Als ich vor einem halben Jahr nach Berlin gezogen bin, war das Einzige was mich wirklich davor zurückschrecken ließ, alles was mit Schalke 04 zu tun hat. Nach ein paar […]

Als ich vor einem halben Jahr nach Berlin gezogen bin, war das Einzige was mich wirklich davor zurückschrecken ließ, alles was mit Schalke 04 zu tun hat.

Nach ein paar Monaten fehlt einem natürlich noch Anderes, jedenfalls fällt mir jetzt erst so richtig auf, was mir am Ruhrgebiet und zuletzt in Düsseldorf so gefiel.

In meinem sozialen Umfeld tauchten bisher nur Unioner auf und natürlich ergab es sich, dass man auch mal zu einem Spiel mitgeht. Aus 2001 hat man irgendwie noch gute Erfahrungen. Union und Schalke, dass ist kulturell nicht so ganz weit entfernt.

Eisern Union stand letzten Montag nur ein Sieg gegen (ausgerechnet) den 1. FC Nürnberg davon entfernt auf Platz 1 der zweiten Liga zu klettern und das Stadion war ausverkauft.

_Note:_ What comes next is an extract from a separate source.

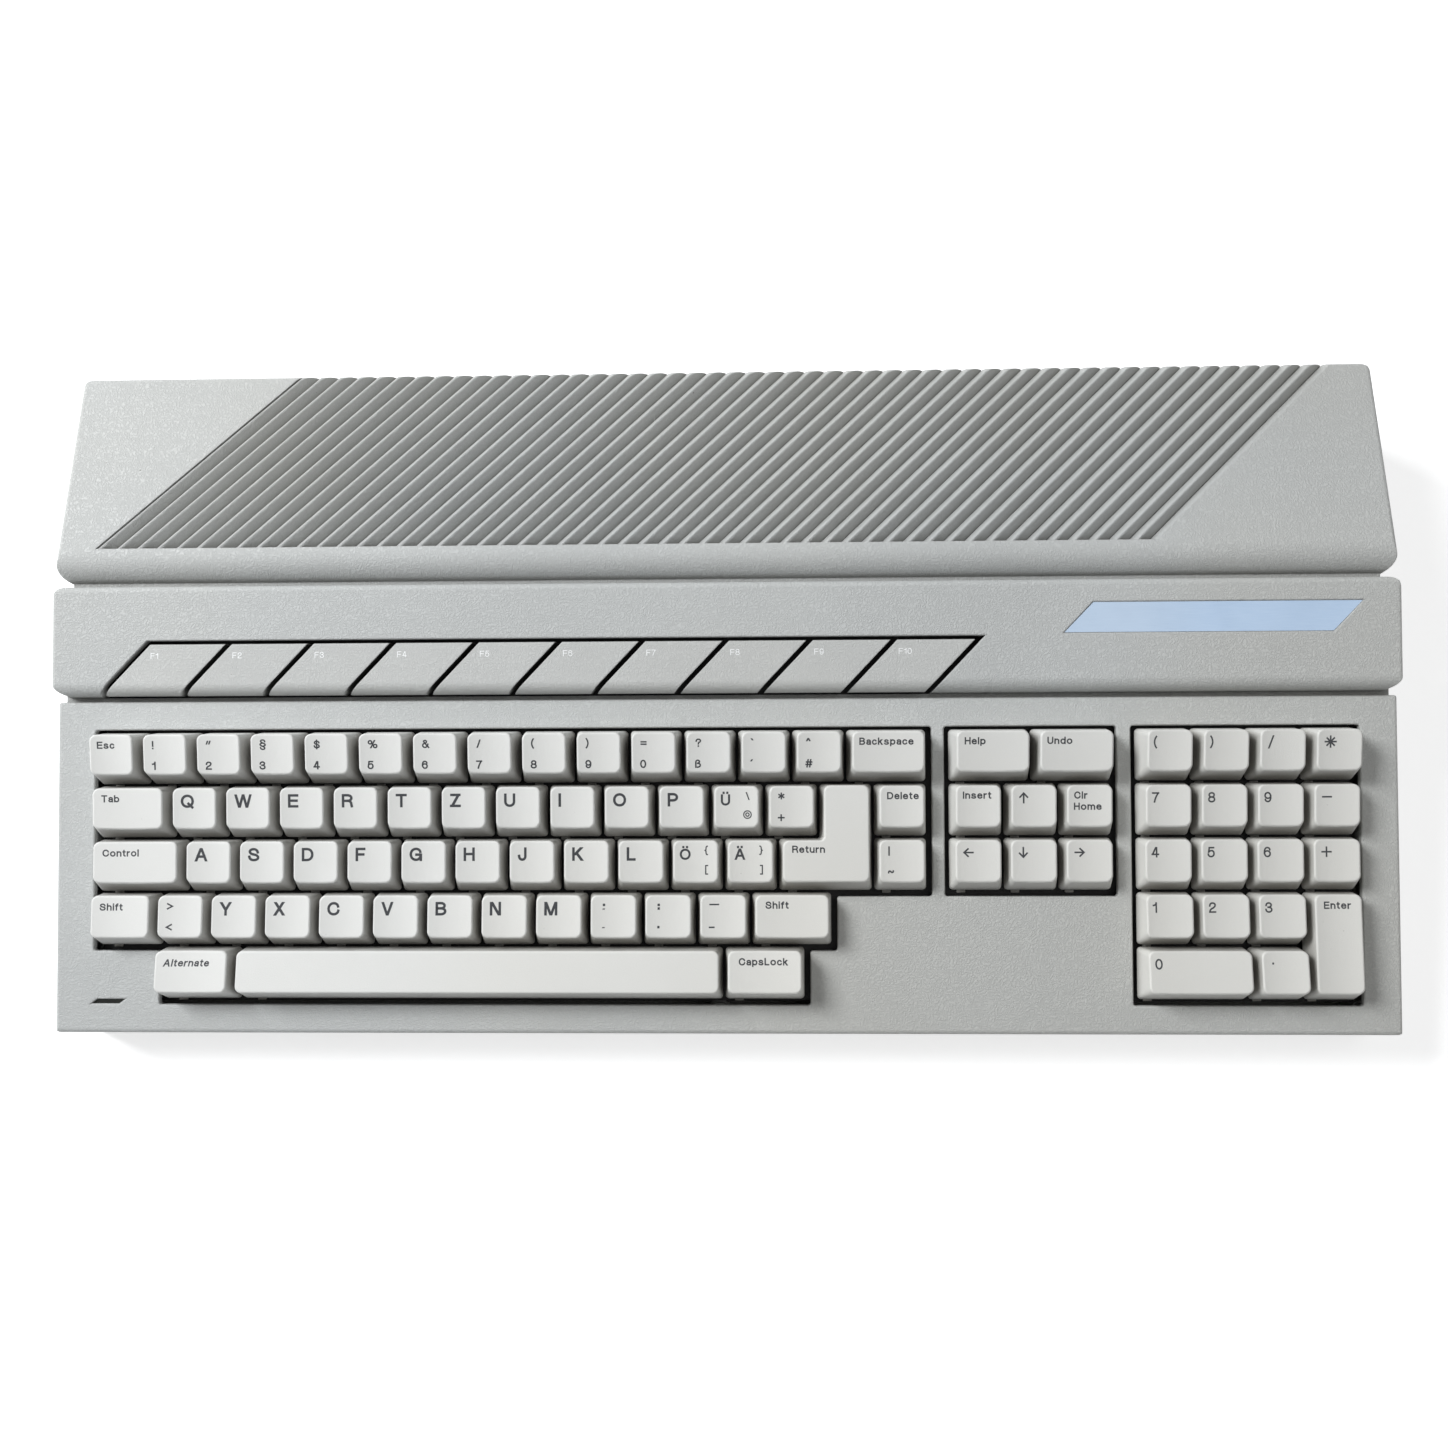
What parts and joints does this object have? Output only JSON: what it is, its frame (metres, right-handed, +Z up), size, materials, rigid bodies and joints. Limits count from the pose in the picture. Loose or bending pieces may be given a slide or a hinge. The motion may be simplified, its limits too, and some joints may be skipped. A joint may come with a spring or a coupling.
{
  "type": "home computer",
  "caption": "Low wedge home computer with a built-in full keyboard, slanted function keys, a ribbed rear top and sockets along the back and sides.",
  "frame": {"origin": "Middle of the footprint, on the plane the rubber feet stand on.", "axes": "+X to the user's right, +Y towards the rear sockets, +Z up. The key deck is tilted 8.5 degrees about X, rising to the back."},
  "size_m": [0.4732, 0.2376, 0.0584],
  "materials": {
    "case_plastic": "fine moulded texture, light cool grey",
    "key_plastic": "satin off-white",
    "function_key_plastic": "satin pale grey",
    "name_plate_enamel": "pale blue satin enamel, bare",
    "light_lens": "dark translucent lens, unlit",
    "foot_rubber": "matt",
    "dome_rubber": "matt",
    "screw_steel": "zinc plated",
    "plate_steel": "zinc plated sheet",
    "shield_tinplate": "tinned sheet",
    "guide_plastic": "black moulding",
    "board_laminate": "green solder mask",
    "chip_epoxy": "moulded epoxy",
    "capacitor_sleeve": "shrink sleeve",
    "cable_plastic": "grey ribbon",
    "socket_plastic": "black moulding",
    "socket_metal": "tinned shells with contact pins",
    "switch_plastic": "black moulding",
    "rocker_plastic": "black"
  },
  "bodies": {
    "case": {"upper_case": "case_plastic", "lower_case": "case_plastic", "rubber_feet": "foot_rubber", "case_screws": "screw_steel", "name_plate": "name_plate_enamel", "power_light": "light_lens", "keyboard_base_plate": "plate_steel", "key_guide_frame": "guide_plastic", "rubber_dome_sheet": "dome_rubber", "keyboard_circuit_board": "board_laminate", "keyboard_screws": "screw_steel", "keyboard_cable": "cable_plastic", "main_circuit_board": "board_laminate", "board_screws": "screw_steel", "lower_shield": "shield_tinplate", "upper_shield": "shield_tinplate", "processor": "chip_epoxy", "memory_chips": "chip_epoxy", "support_chips": "chip_epoxy", "capacitors": "capacitor_sleeve", "cartridge_socket": "socket_plastic", "joystick_sockets": "socket_metal", "modem_socket": "socket_metal", "printer_socket": "socket_plastic", "hard_disk_socket": "socket_plastic", "floppy_socket": "socket_plastic", "monitor_socket": "socket_plastic", "midi_sockets": "socket_plastic", "power_socket": "socket_plastic", "power_switch_body": "switch_plastic", "reset_switch": "switch_plastic"},
    "escape_key": {"escape_key": "key_plastic"},
    "number_row_keys": {"number_row_keys": "key_plastic"},
    "backspace_key": {"backspace_key": "key_plastic"},
    "tab_key": {"tab_key": "key_plastic"},
    "top_letter_keys": {"top_letter_keys": "key_plastic"},
    "control_key": {"control_key": "key_plastic"},
    "home_letter_keys": {"home_letter_keys": "key_plastic"},
    "left_shift_key": {"left_shift_key": "key_plastic"},
    "bottom_letter_keys": {"bottom_letter_keys": "key_plastic"},
    "right_shift_key": {"right_shift_key": "key_plastic"},
    "alternate_key": {"alternate_key": "key_plastic"},
    "space_bar": {"space_bar": "key_plastic"},
    "caps_lock_key": {"caps_lock_key": "key_plastic"},
    "help_and_cursor_keys": {"help_and_cursor_keys": "key_plastic"},
    "keypad_keys": {"keypad_keys": "key_plastic"},
    "keypad_enter_key": {"keypad_enter_key": "key_plastic"},
    "return_key": {"return_key": "key_plastic"},
    "function_key_1": {"function_key_1": "function_key_plastic"},
    "function_key_2": {"function_key_2": "function_key_plastic"},
    "function_key_3": {"function_key_3": "function_key_plastic"},
    "function_key_4": {"function_key_4": "function_key_plastic"},
    "function_key_5": {"function_key_5": "function_key_plastic"},
    "function_key_6": {"function_key_6": "function_key_plastic"},
    "function_key_7": {"function_key_7": "function_key_plastic"},
    "function_key_8": {"function_key_8": "function_key_plastic"},
    "function_key_9": {"function_key_9": "function_key_plastic"},
    "function_key_10": {"function_key_10": "function_key_plastic"},
    "power_switch_rocker": {"power_switch_rocker": "rocker_plastic"},
    "reset_button": {"reset_button": "rocker_plastic"}
  },
  "joints": [
    {"name": "escape_key_travel", "type": "slide", "parent": "case", "child": "escape_key", "axis": [0, 0.1478, -0.989], "range_m": [0, 0.0038], "stiffness_N_per_m": 150, "springref_m": -0.002},
    {"name": "number_row_keys_travel", "type": "slide", "parent": "case", "child": "number_row_keys", "axis": [0, 0.1478, -0.989], "range_m": [0, 0.0038], "stiffness_N_per_m": 1950, "springref_m": -0.002},
    {"name": "backspace_key_travel", "type": "slide", "parent": "case", "child": "backspace_key", "axis": [0, 0.1478, -0.989], "range_m": [0, 0.0038], "stiffness_N_per_m": 150, "springref_m": -0.002},
    {"name": "tab_key_travel", "type": "slide", "parent": "case", "child": "tab_key", "axis": [0, 0.1478, -0.989], "range_m": [0, 0.0038], "stiffness_N_per_m": 150, "springref_m": -0.002},
    {"name": "top_letter_keys_travel", "type": "slide", "parent": "case", "child": "top_letter_keys", "axis": [0, 0.1478, -0.989], "range_m": [0, 0.0038], "stiffness_N_per_m": 1950, "springref_m": -0.002},
    {"name": "control_key_travel", "type": "slide", "parent": "case", "child": "control_key", "axis": [0, 0.1478, -0.989], "range_m": [0, 0.0038], "stiffness_N_per_m": 150, "springref_m": -0.002},
    {"name": "home_letter_keys_travel", "type": "slide", "parent": "case", "child": "home_letter_keys", "axis": [0, 0.1478, -0.989], "range_m": [0, 0.0038], "stiffness_N_per_m": 1800, "springref_m": -0.002},
    {"name": "left_shift_key_travel", "type": "slide", "parent": "case", "child": "left_shift_key", "axis": [0, 0.1478, -0.989], "range_m": [0, 0.0038], "stiffness_N_per_m": 150, "springref_m": -0.002},
    {"name": "bottom_letter_keys_travel", "type": "slide", "parent": "case", "child": "bottom_letter_keys", "axis": [0, 0.1478, -0.989], "range_m": [0, 0.0038], "stiffness_N_per_m": 1650, "springref_m": -0.002},
    {"name": "right_shift_key_travel", "type": "slide", "parent": "case", "child": "right_shift_key", "axis": [0, 0.1478, -0.989], "range_m": [0, 0.0038], "stiffness_N_per_m": 150, "springref_m": -0.002},
    {"name": "alternate_key_travel", "type": "slide", "parent": "case", "child": "alternate_key", "axis": [0, 0.1478, -0.989], "range_m": [0, 0.0038], "stiffness_N_per_m": 150, "springref_m": -0.002},
    {"name": "space_bar_travel", "type": "slide", "parent": "case", "child": "space_bar", "axis": [0, 0.1478, -0.989], "range_m": [0, 0.0038], "stiffness_N_per_m": 450, "springref_m": -0.002},
    {"name": "caps_lock_key_travel", "type": "slide", "parent": "case", "child": "caps_lock_key", "axis": [0, 0.1478, -0.989], "range_m": [0, 0.0038], "stiffness_N_per_m": 150, "springref_m": -0.002},
    {"name": "help_and_cursor_keys_travel", "type": "slide", "parent": "case", "child": "help_and_cursor_keys", "axis": [0, 0.1478, -0.989], "range_m": [0, 0.0038], "stiffness_N_per_m": 1200, "springref_m": -0.002},
    {"name": "keypad_keys_travel", "type": "slide", "parent": "case", "child": "keypad_keys", "axis": [0, 0.1478, -0.989], "range_m": [0, 0.0038], "stiffness_N_per_m": 2550, "springref_m": -0.002},
    {"name": "keypad_enter_key_travel", "type": "slide", "parent": "case", "child": "keypad_enter_key", "axis": [0, 0.1478, -0.989], "range_m": [0, 0.0038], "stiffness_N_per_m": 225, "springref_m": -0.002},
    {"name": "return_key_travel", "type": "slide", "parent": "case", "child": "return_key", "axis": [0, 0.1478, -0.989], "range_m": [0, 0.0038], "stiffness_N_per_m": 225, "springref_m": -0.002},
    {"name": "function_key_1_travel", "type": "slide", "parent": "case", "child": "function_key_1", "axis": [0, 0.1478, -0.989], "range_m": [0, 0.003], "stiffness_N_per_m": 180, "springref_m": -0.002},
    {"name": "function_key_2_travel", "type": "slide", "parent": "case", "child": "function_key_2", "axis": [0, 0.1478, -0.989], "range_m": [0, 0.003], "stiffness_N_per_m": 180, "springref_m": -0.002},
    {"name": "function_key_3_travel", "type": "slide", "parent": "case", "child": "function_key_3", "axis": [0, 0.1478, -0.989], "range_m": [0, 0.003], "stiffness_N_per_m": 180, "springref_m": -0.002},
    {"name": "function_key_4_travel", "type": "slide", "parent": "case", "child": "function_key_4", "axis": [0, 0.1478, -0.989], "range_m": [0, 0.003], "stiffness_N_per_m": 180, "springref_m": -0.002},
    {"name": "function_key_5_travel", "type": "slide", "parent": "case", "child": "function_key_5", "axis": [0, 0.1478, -0.989], "range_m": [0, 0.003], "stiffness_N_per_m": 180, "springref_m": -0.002},
    {"name": "function_key_6_travel", "type": "slide", "parent": "case", "child": "function_key_6", "axis": [0, 0.1478, -0.989], "range_m": [0, 0.003], "stiffness_N_per_m": 180, "springref_m": -0.002},
    {"name": "function_key_7_travel", "type": "slide", "parent": "case", "child": "function_key_7", "axis": [0, 0.1478, -0.989], "range_m": [0, 0.003], "stiffness_N_per_m": 180, "springref_m": -0.002},
    {"name": "function_key_8_travel", "type": "slide", "parent": "case", "child": "function_key_8", "axis": [0, 0.1478, -0.989], "range_m": [0, 0.003], "stiffness_N_per_m": 180, "springref_m": -0.002},
    {"name": "function_key_9_travel", "type": "slide", "parent": "case", "child": "function_key_9", "axis": [0, 0.1478, -0.989], "range_m": [0, 0.003], "stiffness_N_per_m": 180, "springref_m": -0.002},
    {"name": "function_key_10_travel", "type": "slide", "parent": "case", "child": "function_key_10", "axis": [0, 0.1478, -0.989], "range_m": [0, 0.003], "stiffness_N_per_m": 180, "springref_m": -0.002},
    {"name": "power_switch_rock", "type": "hinge", "parent": "case", "child": "power_switch_rocker", "pos_m": [-0.172, 0.113, 0.017], "axis": [0, 0, 1], "range_deg": [0, 14]},
    {"name": "reset_button_press", "type": "slide", "parent": "case", "child": "reset_button", "axis": [0, -1, 0], "range_m": [0, 0.0015], "stiffness_N_per_m": 400, "springref_m": -0.001}
  ]
}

Als Gruppe von knapp 10 Leuten war es dem Organisator der Sache irgendwie Wert uns besonders gute Plätze zu beschaffen. Also waren wir sehr zeitig im Stadion. 16€, Stehplatz auf der Gegengerade. Exakt auf Höhe der Mittellinie warteten wir auf den Anpfiff. Bis es sich ereignete, dass ich auf einmal Mitten in ein Gespräch Leute zwischen uns stellten.

Auf den Hinweis, dass sie sich sich gerade in Mitten meiner Reisegruppe bequemt hatten, reagierten sie reichlich empört. „Ich steh schon immer hier“ schlug es mir entgegen. Als Pöbel-Experte brauchte ich nicht lange um ein „ich auch, seit dem ich zu Union gehe“ zu entgegnen, was natürlich zunächst für einige Lacher sorgte. Ich selbst kam mir eigentlich eher reichlich beschämt vor. Schließlich würde ich es mega zum kotzen finden, wenn sich so Touristen, gerade weil es hipp ist und Union raketenmäßig abgeht auf die besten Plätze stellen und dann auch noch auf Stammplätze. Ich konnte die Situation leider nicht mehr entschärfen, obwohl ich es gerne getan hätte. Der von mir zurückbepöbelte hat sich nicht mehr eingekriegt, auf meinen lustig gemeinten Hinweis, dass ich schon seit 20 Jahren eine Dauerkarte habe, eskalierte er quasi. „Wo denn? Die will ich sehen! Bei Hertha oder wat?“. Kein dazwischen kommen mehr. Ich zog es vor, lieber die Fresse zu halten. Am liebsten würde ich mich entschuldigen. Boldt (oder so ähnlich) und Rückennummer 1 war auf seinem Trikot.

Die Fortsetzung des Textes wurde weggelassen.